Daphne du Maurier comenzó a escribir Rebecca en 1937, cuando ella tenía
treinta años y su esposo, Tommy, se encontraba en Egipto como oficial
comandante de la Guardia de Granaderos. Una gran distancia física y emocional
separaba al candente desierto nubio de los frescos y perfumados bosques
costeros de Cornwall. La joven escritora no se adaptaba fácilmente. Sus hijos
eran pequeños y requerían atención, igual que su marido, y ella extrañaba
terriblemente su tierra. Fantaseaba con ella, se imaginaba a sí misma caminando
por aquellos bosques encantados, sintiendo en su nariz la sal del mar que
azotaba los acantilados sin solución de continuidad. De la fuerza de esa
invencible nostalgia salió el impulso de escribir Rebecca. Normalmente se piensa que un escritor debe irse a vivir al
escenario donde se desarrolla su obra para poder inspirarse. Daphne du Maurier,
al contrario, escribió desde el recuerdo, desde la añoranza. Vívidos como son
los paisajes recreados en Rebecca, no
deja de sorprendernos el saber que la autora los contemplaba, mientras
escribía, con los ojos de su memoria.
La
novela fue terminada en 1938, ya estando du Maurier de regreso en Inglaterra.

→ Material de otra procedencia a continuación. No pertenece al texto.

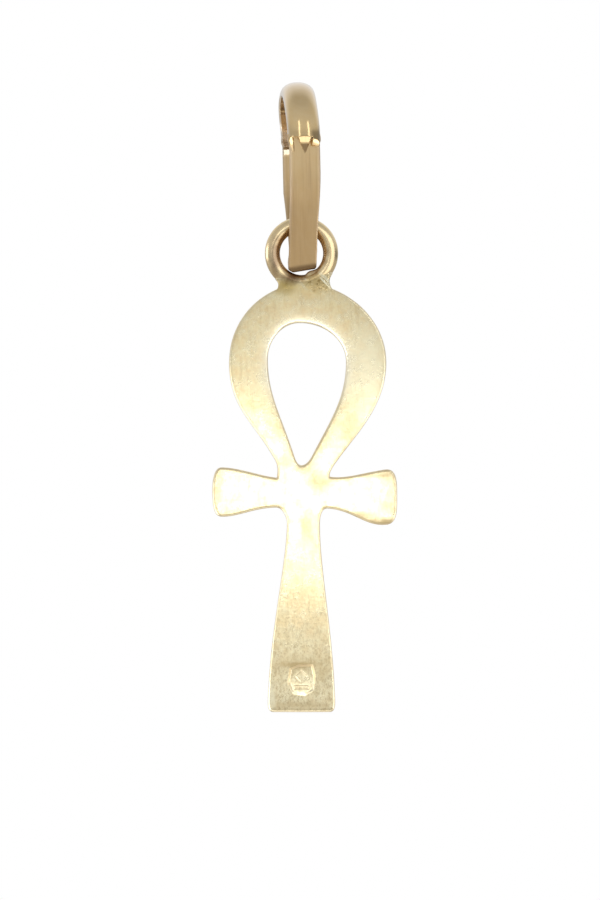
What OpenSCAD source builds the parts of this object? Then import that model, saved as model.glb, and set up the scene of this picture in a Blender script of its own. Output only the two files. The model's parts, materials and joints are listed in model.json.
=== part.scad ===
// Ankh pendant: a flat gold ankh with a ring soldered upright on its top, hanging in a
// tapered bail folded from one strip. X is to the right, Y away from the viewer and Z up.
// The origin is the inner top of the bail, where the chain bears; the rest hangs below it.
// The viewer sees the pendant's back, which carries the punch mark.

/* [Bail] */
// From the chain's seat down to the tip
bail_drop = 9.52; // [9.1:0.02:11.5]
// Width of the flat legs
leg_w = 1.68; // [1.3:0.02:1.72]
// Thickness of the flat legs
leg_t = 0.32; // [0.28:0.01:0.4]
// Clear depth between the legs at the top
bail_gap = 4.1; // [3.6:0.1:4.8]
// Angle at which each leg closes in towards the tip
leg_angle = 27; // [24:1:29]
// Radius of the bend where a leg turns inwards
bend_r = 5; // [3:0.5:6]
// Height of the soldered tip below the point where the legs meet
tip_h = 0.22; // [0.1:0.02:0.6]
// Thickness of the soldered tip at its end
tip_t = 0.45; // [0.3:0.05:0.6]
// Slant of the tip's end
tip_slant = 8; // [0:1:12]
// Turn of the bail on the ring, about its own length
bail_turn = 6.2; // [0:0.1:8]
// Lean of the bail towards the left
bail_lean = 1.3; // [0:0.1:3]

/* [Domed arch] */
// Width of the arch
arch_w = 1.76; // [1.6:0.02:2]
// Thickness on the ridge
ridge_t = 0.75; // [0.6:0.05:1]
// Thickness along the edges
rim_t = 0.2; // [0.15:0.01:0.3]
// From the chain's seat down to the ledge where the flat legs begin
dome_drop = 2.6; // [2.5:0.05:3.2]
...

De inmediato la envió a su editor, con un comentario: “He tratado de crear una
atmósfera de suspenso”. La obra salió y el éxito no se hizo esperar. El mismo
año, Orson Welles hizo una adaptación de la historia para la radio, patrocinada
por la sopa Campbell, y luego él mismo la recomendó a Alfred Hitchock. La
película —la primera que el director hacía en Estados Unidos— salió en 1940 con
las glamorosas actuaciones de Joan Lafontaine, Laurence Olivier, George Senders
y Judith Anderson. La afinidad entre Daphne du Maurier y Hitchock ya había
producido la película Jamaica Inn
(1938), basada en la novela del mismo título de 1936. Otra obra de ella que el
director adaptó con éxito al cine fue Los
pájaros. Y otros cineastas que llevaron sus novelas a la pantalla fueron
Mitchell Leisen, Compton Bennett, Henry Coster y Robert Hammer. Pero nada
superó el éxito de Rebecca. Y eso que
había empezado como un impulso de la nostalgia y como un ejercicio narrativo
para pasar el tiempo en aquellos días de calor interminable. “Un ejercicio
sobre los celos”, diría la autora años después, “en el que la esposa número 2
se siente perseguida día y noche por lo que ella pensaba que había sido la
esposa número 1.”
Daphne
du Maurier murió el 19 de abril de 1989, en Cornwall, la provincia salvaje
donde se desarrollan Rebecca y muchas
otras de sus novelas. En la misma fecha —significativa coincidencia— solo que
en el año de 1824, había muerto en Grecia Lord George Gordon Byron, el gran
poeta del heroísmo fatal.
Escribir
un libro, dijo la autora en su autobiografía, es “una purga al final de la cual
uno queda vacío... como un caracol abandonado en la playa, esperando a que la
marea venga otra vez”.
Tal vez Rebecca no haya sido, como indica el
título de estas notas, la última novela romántica, pero hasta donde hemos
leído, podríamos decir, con más precisión, que fue la última gran novela romántica.